** Stated exercise **
From the listing, collect all lines containing the word "materials".

─── Recorded information ───

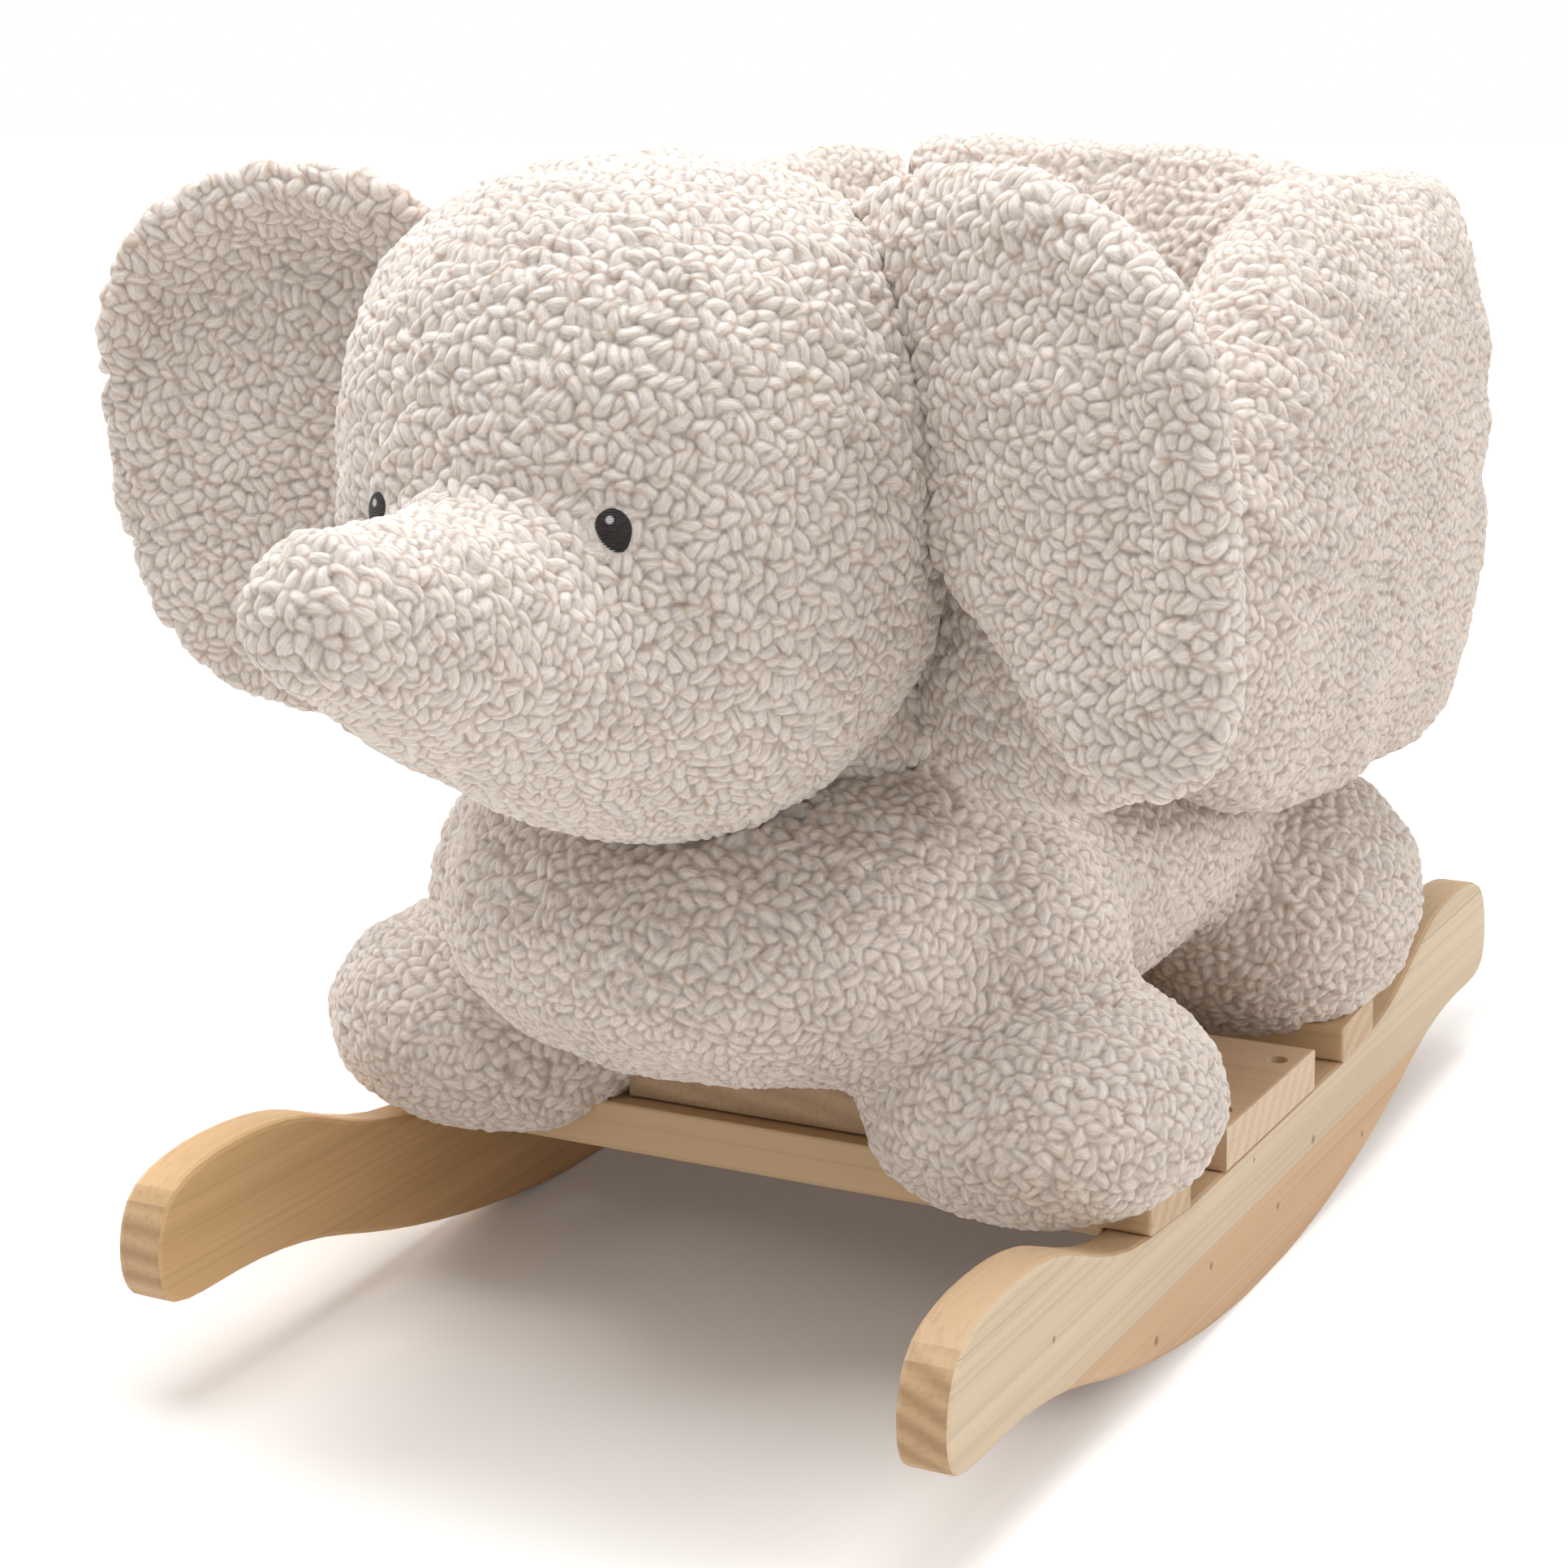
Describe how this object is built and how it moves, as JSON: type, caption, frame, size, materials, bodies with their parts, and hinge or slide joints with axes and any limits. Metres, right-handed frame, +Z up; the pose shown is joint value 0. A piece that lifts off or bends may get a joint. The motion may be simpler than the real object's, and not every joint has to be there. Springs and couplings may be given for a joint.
{
  "type": "rocking animal",
  "caption": "Stuffed elephant with a tub seat on a wooden frame with two curved rockers; its two ears bend to and fro at their roots.",
  "frame": {"origin": "on the floor below the middle of the part's box, midway between the rockers", "axes": "+X to the animal's left, +Y to its tail, +Z up"},
  "size_m": [0.4424, 0.6976, 0.449],
  "materials": {
    "pale_wood": "satin",
    "plywood": "matte",
    "sherpa_cream": "matte",
    "sherpa_greige": "matte",
    "eye_stitching": "satin",
    "zinc_screw": "satin"
  },
  "bodies": {
    "rocking_body": {"rocker_right": "pale_wood", "rocker_left": "pale_wood", "front_rail": "pale_wood", "rear_rail": "pale_wood", "centre_board": "pale_wood", "spine_board": "pale_wood", "front_riser": "pale_wood", "rear_riser": "pale_wood", "seat_board": "plywood", "side_board_left": "plywood", "side_board_right": "plywood", "back_board": "plywood", "neck_post": "pale_wood", "handle_bar": "pale_wood", "board_screw_front_right": "zinc_screw", "rail_screw_front_right": "zinc_screw", "spine_screw_front_right": "zinc_screw", "side_board_screw_front_right": "zinc_screw", "board_screw_rear_right": "zinc_screw", "rail_screw_rear_right": "zinc_screw", "spine_screw_rear_right": "zinc_screw", "side_board_screw_rear_right": "zinc_screw", "back_board_screw_right": "zinc_screw", "board_screw_front_left": "zinc_screw", "rail_screw_front_left": "zinc_screw", "spine_screw_front_left": "zinc_screw", "side_board_screw_front_left": "zinc_screw", "board_screw_rear_left": "zinc_screw", "rail_screw_rear_left": "zinc_screw", "spine_screw_rear_left": "zinc_screw", "side_board_screw_rear_left": "zinc_screw", "back_board_screw_left": "zinc_screw", "post_screw_low": "zinc_screw", "post_screw_high": "zinc_screw", "torso": "sherpa_greige", "head": "sherpa_cream", "trunk": "sherpa_cream", "wing_right": "sherpa_greige", "leg_front_right": "sherpa_greige", "leg_rear_right": "sherpa_greige", "eye_right": "eye_stitching", "wing_left": "sherpa_greige", "leg_front_left": "sherpa_greige", "leg_rear_left": "sherpa_greige", "eye_left": "eye_stitching", "backrest": "sherpa_greige", "seat_cushion": "sherpa_greige", "tail": "sherpa_greige"},
    "left_ear": {"ear_left": "sherpa_cream"},
    "right_ear": {"ear_right": "sherpa_cream"}
  },
  "joints": [
    {"name": "left_ear_bend", "type": "hinge", "parent": "rocking_body", "child": "left_ear", "pos_m": [0.101, -0.10419, 0.341], "axis": [0, 0, -1], "range_deg": [-20, 30], "stiffness_Nm_per_rad": 1.5},
    {"name": "right_ear_bend", "type": "hinge", "parent": "rocking_body", "child": "right_ear", "pos_m": [-0.101, -0.10419, 0.341], "axis": [0, 0, 1], "range_deg": [-20, 30], "stiffness_Nm_per_rad": 1.5}
  ]
}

───

** Solution for this task **
Describe how this object is built and how it moves, as JSON: type, caption, frame, size, materials, bodies with their parts, and hinge or slide joints with axes and any limits. Metres, right-handed frame, +Z up; the pose shown is joint value 0. A piece that lifts off or bends may get a joint. The motion may be simpler than the real object's, and not every joint has to be there. Springs and couplings may be given for a joint.
  "materials": {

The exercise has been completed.